Not long ago I met with a local Historian, Betty DeBary. She briefly mentioned something to me about the history of the Cross Florida Barge Canal that was supposed to run through Marion County. She also mentioned that some of the supports for the bridge are still there. They are located in the median right behind the Sherriff’s station on 441 (in the wooded area). I always look when I’m going that way to try to see them through the trees. Sometimes it’s very hard to locate them, and at other times I can see them clearly. They are still there, three in all, as a reminder of what could of been if the project wasn’t stopped. I cannot even image what our county would of been like if they had succeeded.

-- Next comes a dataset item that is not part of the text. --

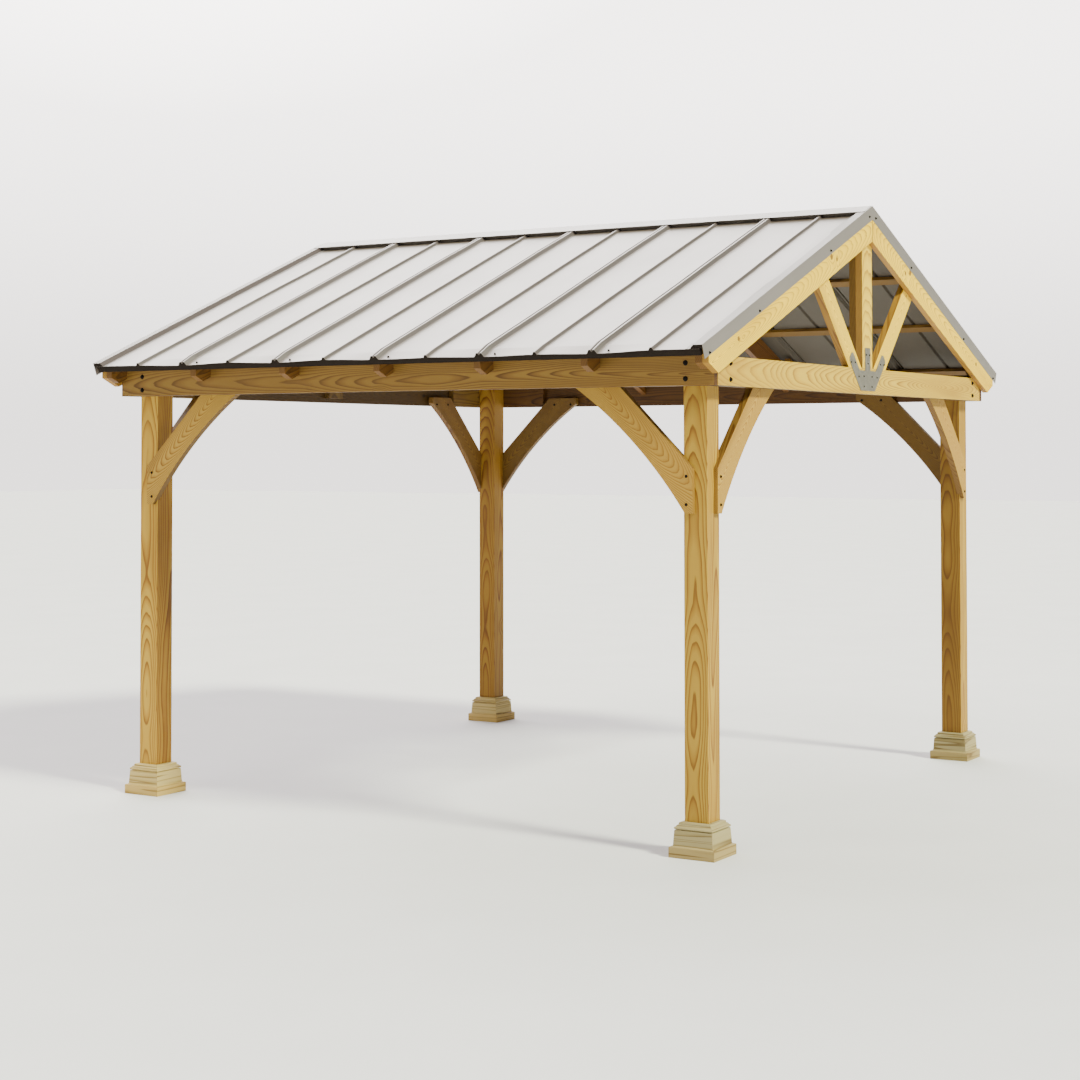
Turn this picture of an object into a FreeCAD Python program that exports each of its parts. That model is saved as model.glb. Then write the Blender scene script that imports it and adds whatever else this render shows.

One of the bridge supports, in the US 441 median
The Cross Florida Barge Canal was a canal project to connect the Gulf of Mexico and the Atlantic Ocean across Florida for barge traffic. Two sections were built but the project was cancelled, mainly for environmental reasons. It is now a protected green belt corridor, one mile (1.6 km) wide in most places. Named after the leader in the opposition against the canal, Marjorie Harris Carr, it is known as the Marjorie Harris Carr Cross Florida Greenway.
Green on map indicates area not completed. Red on map indicates completed project.
About 28% of the 107-mile project was built—the cross-country section from the St. Johns River to the Oklawaha River, part of the route along the Oklawaha, and a small section at the Gulf of Mexico end up to the dammed Lake Rousseau.
Photo on right:
One of the two completed sections of the Barge Canal, looking west from the SR 19 bridge south of Palatka.
The idea of such a canal was first proposed by Philip II of Spain in 1567. It was repeatedly considered over the years but found to be economically unviable. Secretary of War John C. Calhoun once again proposed a canal in 1818 in order to solve the losses due to shipwrecks and piracy. The Florida Railroad, finished on March 1, 1861, served a similar purpose, connecting the Atlantic Ocean at Fernandina to the Gulf of Mexico at Cedar Key.
In the 1930s, regional politicians lobbied the federal government to fund canal construction as an economic recovery program, and president Franklin D. Roosevelt allocated emergency funds in 1935. Local opponents of the canal protested that the canal would deplete Florida’s aquifers, and work was stopped a year later.
Work was reauthorized in 1942 as a national defense project, with dams and locks to protect the underground water supply. Support for the project from Washington was sporadic, and funds were never allocated to USACE to actually start construction.
Planning was once again given the go-ahead in 1963 with support from president John F. Kennedy, who allocated one million dollars to the project. The next year, Lyndon Johnson set off the explosives that started construction. It was hoped that the canal, along with the St. Johns-Indian River Barge Canal, would provide a quicker and safer route across Florida by 1971.
Opponents subsequently campaigned against the canal on environmental grounds, and the project stopped again in January 1971. It was officially cancelled in 1991. The right-of-way was turned over to the state and became the Marjorie Harris Carr Cross Florida Greenway, named in honor of the woman who led opposition to the canal. Carr had died the prior year, age 82.
Go here to read the full story:
http://en.wikipedia.org/wiki/Cross_Florida_Barge_Canal
This is also where Ocala Waterway got it’s name. Wow! How different things would be if this hugh barge canal ran through our beautiful county. Thank you Marjorie Harris Carr for standing up for what you thought was right in the face of what seemed to be an impossibility.